Let us assume that a company has acquired a subsidiary more than 10 years back, which should have resulted in goodwill arising on the acquisition. Under Indian GAAP, a company is allowed to amortise goodwill over its useful life, say, 5 to 10 years. Alternatively, the company may only test the goodwill for impairment. In this case, the company may argue that in the past, it has amortised goodwill over its useful life, say, 5 to 10 years. Consequent to amortisation, the net carrying value of goodwill on the date of first preparation of CFS is zero. The corresponding impact of goodwill amortisation has gone into profit or loss of the earlier periods and impacts the cumulative retained earnings at the date of first preparation of CFS. The application of this view obviates the need to go back in history for computing goodwill arising on acquisition. However, it impacts the amount of retained earnings and net worth on the transition date. If a company does not wish to have such impact and desires to disclose goodwill amount, it needs to go back in the history for calculating goodwill/ capital reserve arising on acquisition.

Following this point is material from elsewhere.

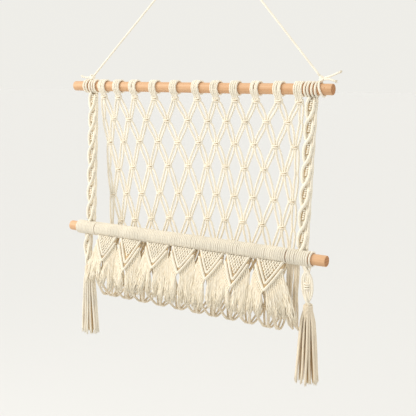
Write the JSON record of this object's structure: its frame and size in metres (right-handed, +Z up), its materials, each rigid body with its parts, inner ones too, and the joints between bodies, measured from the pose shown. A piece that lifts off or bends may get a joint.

In the case of acquisitions made in recent history, say, in past 3-4 years, it may not be possible to take a view that the goodwill is fully amortised. In this case, the company will need to go back in history to determine goodwill arising on acquisition. The amount of goodwill reflected in the first CFS will depend on the company’s policy for goodwill amortisation with respect to past years.

To ensure that goodwill is not carried at amount higher than its recoverable amount, the company will have to test if goodwill is impaired at the transition date in accordance with AS 28 Impairment of Assets.